World Bank in Indian Banking

In India, the World Bank plays an instrumental role in providing financial support for developmental projects. The Reserve Bank of India (RBI) and the Ministry of Finance coordinate with the World Bank to facilitate loans that align with national priorities. As of 2018, India was the largest recipient of IBRD loans from the World Bank, accounting for substantial funding aimed at improving public sector efficiency and fostering innovation. Specific guidelines for borrowing from the World Bank are often reflected in MoUs between the Government of India and World Bank, emphasizing development in health, infrastructure, and education. Notably, the collaboration between India and the World Bank is focused on achieving the Sustainable Development Goals set by the United Nations. This partnership is also relevant for candidates studying for JAIIB and CAIIB exams, where knowledge of international financial institutions like the World Bank is essential for understanding global finance dynamics.

Practical Example

Ramesh, a government official in Madhya Pradesh, is spearheading a project to enhance rural electrification in his state. After identifying the need for improved power infrastructure, he submits a proposal to the World Bank for funding under the IDA scheme. The World Bank conducts an assessment, confirming that the project aligns with its poverty reduction goals and approves a loan of ₹2,000 crore for implementation. With this funding, Ramesh's project provides electricity to thousands of households, ultimately improving living standards and stimulating local economies. The World Bank's support not only finances the project but also includes expert guidance on sustainable practices.

World Bank vs International Monetary Fund (IMF)

Aspect World Bank International Monetary Fund (IMF)
Purpose Focuses on long-term economic development and poverty reduction Aims to stabilize international monetary cooperation and provide short-term financial assistance
Funding Source Primarily provides loans and grants for development projects Offers loans to countries facing balance of payments crises
Membership Comprises two main institutions: IBRD and IDA Consists of 190 member countries
Duration of Assistance Long-term, usually spanning several years Short to medium-term assistance, often with strict conditions

The World Bank and the IMF serve different but complementary roles in the global financial system. The World Bank is primarily concerned with long-term economic growth and poverty alleviation, while the IMF focuses on stabilizing economies facing immediate financial difficulties. Countries often interact with both institutions based on their specific financial needs.

Key Takeaways

  • The World Bank provides financial assistance primarily to low and middle-income countries.
  • It consists of two main entities: the International Bank for Reconstruction and Development (IBRD) and the International Development Association (IDA).
  • The primary goal of the World Bank is to reduce poverty and promote sustainable economic development.
  • India is the largest borrower from the World Bank, with substantial funding directed towards development projects.
  • The World Bank emphasizes alignment with the United Nations Sustainable Development Goals.
  • Its operations often involve loans for infrastructure, health, and education projects.
  • The World Bank’s contributions are relevant for JAIIB and CAIIB candidates as part of international banking knowledge.

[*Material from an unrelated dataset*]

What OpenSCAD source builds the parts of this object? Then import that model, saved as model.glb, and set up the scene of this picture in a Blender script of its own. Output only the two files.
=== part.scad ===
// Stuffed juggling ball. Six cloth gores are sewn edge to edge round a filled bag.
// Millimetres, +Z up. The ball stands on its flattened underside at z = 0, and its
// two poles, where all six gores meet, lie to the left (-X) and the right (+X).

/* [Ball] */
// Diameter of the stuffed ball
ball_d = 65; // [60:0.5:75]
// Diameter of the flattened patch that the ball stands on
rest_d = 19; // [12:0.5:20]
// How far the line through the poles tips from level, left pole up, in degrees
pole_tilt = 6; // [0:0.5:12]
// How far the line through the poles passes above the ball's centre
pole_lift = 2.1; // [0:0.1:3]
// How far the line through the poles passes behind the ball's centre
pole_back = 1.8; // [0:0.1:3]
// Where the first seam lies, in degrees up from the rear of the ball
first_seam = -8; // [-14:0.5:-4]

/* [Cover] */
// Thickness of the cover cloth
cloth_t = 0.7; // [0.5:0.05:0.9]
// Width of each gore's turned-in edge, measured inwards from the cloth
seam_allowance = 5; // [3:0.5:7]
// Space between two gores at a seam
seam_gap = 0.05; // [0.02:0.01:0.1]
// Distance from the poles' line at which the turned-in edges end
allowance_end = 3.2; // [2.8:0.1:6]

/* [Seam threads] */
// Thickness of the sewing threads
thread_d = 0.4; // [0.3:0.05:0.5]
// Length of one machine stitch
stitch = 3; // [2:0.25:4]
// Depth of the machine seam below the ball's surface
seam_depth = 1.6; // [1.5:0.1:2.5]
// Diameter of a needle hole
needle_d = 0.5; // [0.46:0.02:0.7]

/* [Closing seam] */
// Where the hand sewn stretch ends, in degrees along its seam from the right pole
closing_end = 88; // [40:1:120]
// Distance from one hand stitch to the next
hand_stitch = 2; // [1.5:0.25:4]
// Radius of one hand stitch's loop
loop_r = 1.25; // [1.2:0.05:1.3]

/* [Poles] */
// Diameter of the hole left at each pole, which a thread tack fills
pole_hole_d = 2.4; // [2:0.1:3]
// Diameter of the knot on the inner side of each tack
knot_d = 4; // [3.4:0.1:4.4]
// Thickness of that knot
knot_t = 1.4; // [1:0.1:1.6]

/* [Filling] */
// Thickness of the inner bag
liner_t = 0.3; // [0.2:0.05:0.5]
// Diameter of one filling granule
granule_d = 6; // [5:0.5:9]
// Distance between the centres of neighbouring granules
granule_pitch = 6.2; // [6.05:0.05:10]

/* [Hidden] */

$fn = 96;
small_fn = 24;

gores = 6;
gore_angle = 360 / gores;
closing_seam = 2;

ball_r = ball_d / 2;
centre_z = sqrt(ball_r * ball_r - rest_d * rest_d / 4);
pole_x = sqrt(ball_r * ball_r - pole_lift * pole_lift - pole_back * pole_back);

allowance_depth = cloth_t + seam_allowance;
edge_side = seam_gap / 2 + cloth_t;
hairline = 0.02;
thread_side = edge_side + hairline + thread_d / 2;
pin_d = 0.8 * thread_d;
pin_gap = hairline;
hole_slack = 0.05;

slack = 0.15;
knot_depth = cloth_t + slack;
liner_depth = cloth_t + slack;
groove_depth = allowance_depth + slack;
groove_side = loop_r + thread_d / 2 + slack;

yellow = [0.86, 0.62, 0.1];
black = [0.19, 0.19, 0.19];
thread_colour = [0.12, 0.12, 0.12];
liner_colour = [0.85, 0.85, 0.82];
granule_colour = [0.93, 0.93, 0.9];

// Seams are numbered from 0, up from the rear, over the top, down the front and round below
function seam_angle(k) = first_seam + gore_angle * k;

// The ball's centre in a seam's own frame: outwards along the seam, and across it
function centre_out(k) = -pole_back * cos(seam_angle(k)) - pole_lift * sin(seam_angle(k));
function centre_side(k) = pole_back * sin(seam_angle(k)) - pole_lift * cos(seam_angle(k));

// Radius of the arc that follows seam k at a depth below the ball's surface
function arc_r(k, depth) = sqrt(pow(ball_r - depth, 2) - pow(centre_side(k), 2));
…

Frequently Asked Questions

Q: Is the assistance from the World Bank taxable?
A: Generally, funds received from the World Bank for development projects are not taxable in India. However, the income generated from projects funded by these loans may be subject to taxation based on local regulations.

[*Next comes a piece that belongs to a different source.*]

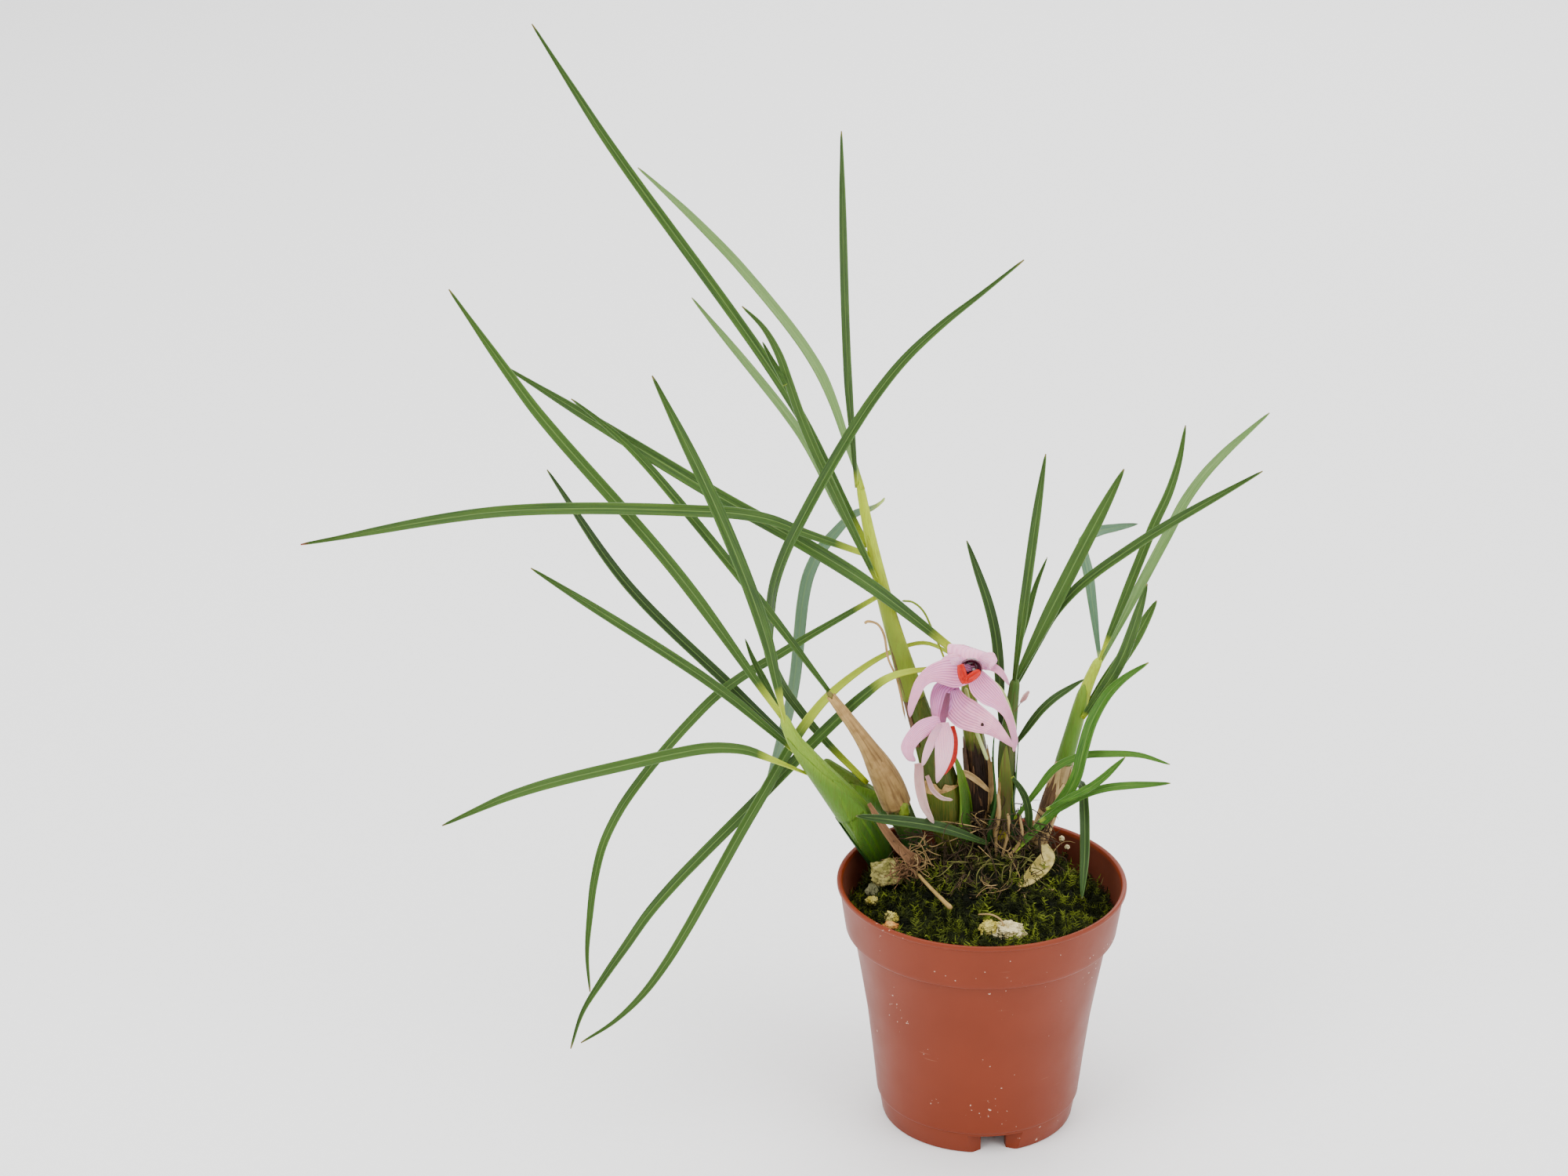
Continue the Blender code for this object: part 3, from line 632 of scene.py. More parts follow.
# Name, from and to as shares of the stem, its middle in turns to the left of the front, its
# width in turns, its finish, and then how it swells, flares, is drawn to a point and is torn.
SHEATHS = {
    "central_shoot": [
        ("central_cut_sheath", 0.02, 0.19, 0.0, 1.0, sheath_olive, 1.07, 0.02, 0.06, 0.12),
        ("central_tan_sheath_edge", 0.172, 0.208, 0.03, 0.62, paper_tan, 1.1, 0.05, 0.6, 1.1),
        ("central_green_flap", 0.02, 0.25, -0.2, 0.34, sheath_green, 1.2, 0.25, 0.85),
        ("central_dry_edge", 0.3, 0.62, 0.13, 0.07, paper_brown, 1.05, 0.05, 0.3, 0.3),
        ("central_upper_leaf_base", 0.42, 0.86, 0.05, 0.55, sheath_yellow, 1.07, 0.06, 0.6),
    ],
    "left_bulb_shoot": [
        ("left_outer_bract", 0.05, 0.6, -0.12, 0.5, sheath_green, 1.0, 0.03, 0.6),
        ("left_outer_bract_edge", 0.03, 0.4, LEFT - FRONT - 0.04, 0.26, sheath_dark, 1.06, 0, 0.8),
        ("left_inner_bract", 0.38, 0.9, 0.08, 0.45, sheath_light, 1.02, 0.06, 0.6),
    ],
    "papery_old_bulb": [
        ("papery_cut_sheath", 0.27, 0.56, 0.0, 1.0, paper_tan, 1.12, -0.02, 0.05, 0.12),
        ("papery_neck_sheath", 0.5, 0.97, 0.0, 1.0, paper_tan, 1.1, 0.3, 0.05, 0.05),
    ],
    "flowering_shoot": [
        ("brown_torn_sheath_left", 0.05, 0.52, 0.16, 0.45, paper_brown, 1.1, 0.12, 0.5, 0.4),
        ("brown_torn_sheath_right", 0.02, 0.5, -0.18, 0.3, paper_tan, 1.16, 0.2, 0.8, 0.4),
        ("brown_dark_strip", 0.02, 0.52, -0.03, 0.25, sheath_black, 1.16, 0.06, 0.5, 0.5),
    ],
    "narrow_shoot": [
        ("narrow_pointed_sheath", 0.16, 0.62, 0.02, 0.42, sheath_mottled, 1.14, 0.15, 0.85),
        ("narrow_dark_sheath", 0.05, 0.66, 0.24, 0.34, sheath_dark, 1.22, 0.5, 0.9),
        ("narrow_dark_sheath_right", 0.1, 0.62, -0.24, 0.3, sheath_dark, 1.15, 0.15, 0.6),
        ("narrow_dry_edge", 0.02, 0.4, 0.12, 0.1, paper_tan, 1.2, 0.1, 0.4, 0.4),
    ],
    "right_shoot": [
        ("right_dry_sheath", 0.02, 0.42, 0.0, 1.0, paper_pale, 1.12, 0.02, 0.12, 0.4),
        ("right_brown_patch", 0.2, 0.38, 0.1, 0.32, paper_brown, 1.16, 0.04, 0.6, 0.5),
        ("right_upper_sheath", 0.45, 0.86, 0.1, 0.7, sheath_light, 1.04, 0.03, 0.4),
    ],
    "back_left_shoot": [
        ("back_left_bract", 0.1, 0.75, 0.0, 0.6, sheath_green, 1.1, 0.12, 0.6),
    ],
}
for stem, sheaths in SHEATHS.items():
    for name, low, high, aside, *rest in sheaths:
        sheath(name, stem, low, high, FRONT + aside, *rest)
print(sum(map(len, SHEATHS.values())), "sheaths wrapped round the shoots")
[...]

Q: What is the difference between the World Bank and the IMF?
A: The World Bank focuses on long-term economic development and poverty reduction, providing loans for infrastructure and social projects. In contrast, the IMF primarily addresses short-term fiscal stability and helps countries manage balance of payments issues.

Q: How does the World Bank affect India’s economic policies?
A: The World Bank influences India's economic policies by providing funding that is often tied to specific developmental goals. This partnership encourages reforms in governance, infrastructure, and public services, aligning Indian policies with sustainable development frameworks.